Through the combination of rigorous business practices, knowledge of the communities they work in, and strong community values, BCLF has been able to help communities in a way that few others have been willing or able to do, while maintaining a successful track record that most traditional lenders would envy – since its inception, the loan fund has incurred loan losses of less than one quarter of one percent. BCLF maintains a permanent capital base and loan loss reserves to mitigate risk. One measure of their success is that over 90% of investors renew their loans when they mature.
In 1997, BCLF grew into Boston Community Capital with the creation of the Boston Community Venture Fund to help create jobs by investing in growth-oriented local businesses.
Becoming an investor in BCLF is easy.
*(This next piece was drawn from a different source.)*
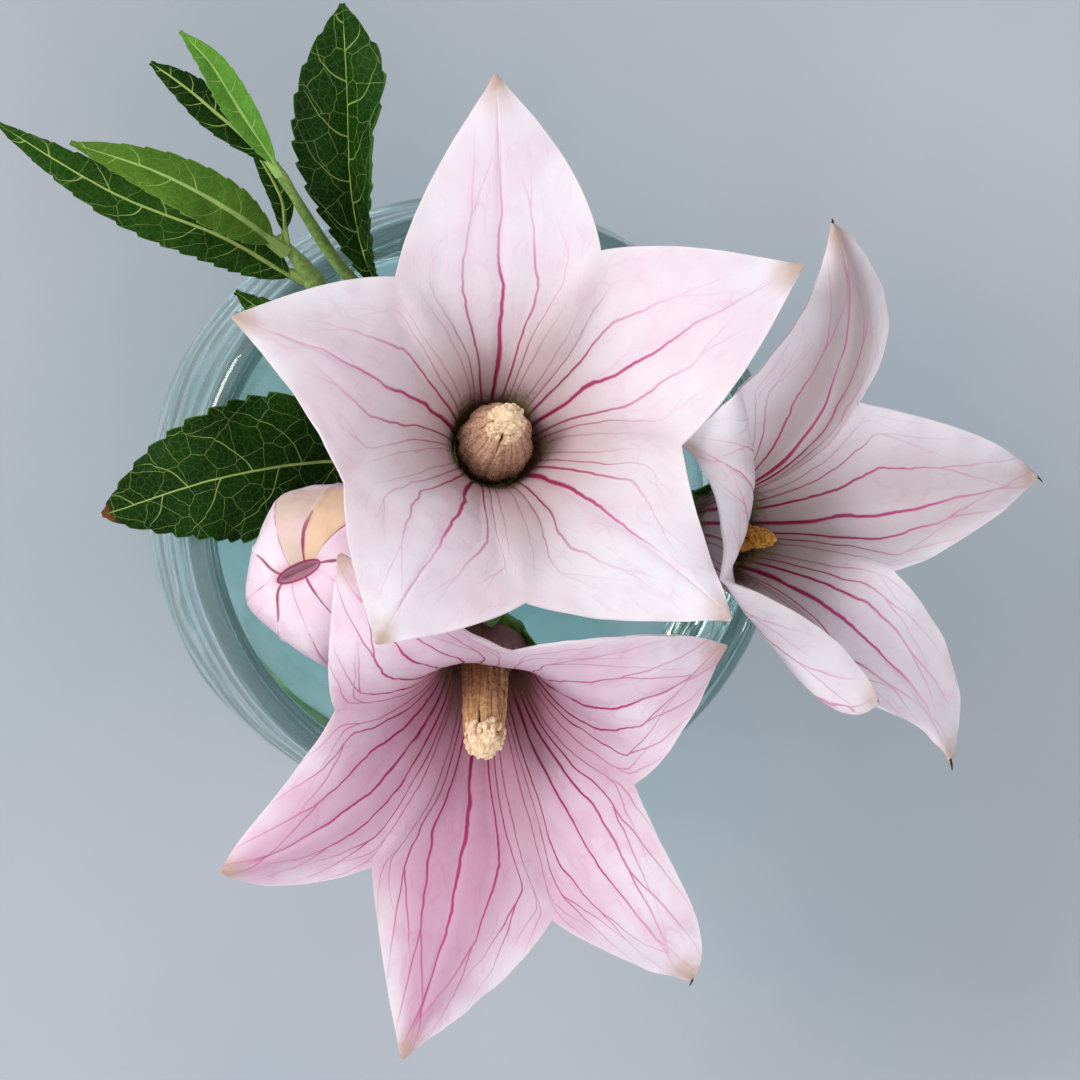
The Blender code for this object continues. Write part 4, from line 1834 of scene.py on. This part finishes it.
@dataclass
class Bowl:
    """The thick glass bowl, with faint rings left in its wall, and the water in it."""

    ripple: float = 0.14
    wave: float = 0.55
    segments: int = 160

    def outside(self, height: float) -> float:
        """Outer radius at a height.

        Args:
            height: The height in millimetres.

        Returns:
            The radius in millimetres.
        """
        if height < BELLY_HEIGHT:
            drop = 1 - height / BELLY_HEIGHT
            return BELLY_RADIUS - (BELLY_RADIUS - FOOT_RADIUS) * drop ** 2.4
        climb = (height - BELLY_HEIGHT) / (BOWL_HEIGHT - BELLY_HEIGHT)
        return BELLY_RADIUS - (BELLY_RADIUS - RIM_RADIUS) * climb ** 2

    def inside(self, height: float) -> float:
        """Inner radius at a height.

        Args:
            height: The height in millimetres.

        Returns:
            The radius in millimetres.
        """
        if height >= BELLY_HEIGHT:
            return self.outside(height) - WALL
        drop = 1 - (height - FLOOR_HEIGHT) / (BELLY_HEIGHT - FLOOR_HEIGHT)
        full = BELLY_RADIUS - WALL
        return full - (full - FLOOR_RADIUS) * max(drop, 0) ** 2.2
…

Individuals can invest with as little as $1,000 and a minimum one-year commitment. Institutional investors are asked to make a minimum 5-year commitment. Under the current interest rate environment, interest rates range from 0% – 3% depending on the amount and length of the loan and the financial and social goals of the investor. Special considerations are made for large, long-term loans.
Of note, two foundations whose trustees sit on the board of the National Center for Family Philanthropy, the Roy A. Hunt Foundation and the F.B. Heron Foundation, have made program-related investments in BCLF and Boston Community Capital.
[See above for an interview with Luther Ragin, Vice President of the F.B. Heron Foundation.]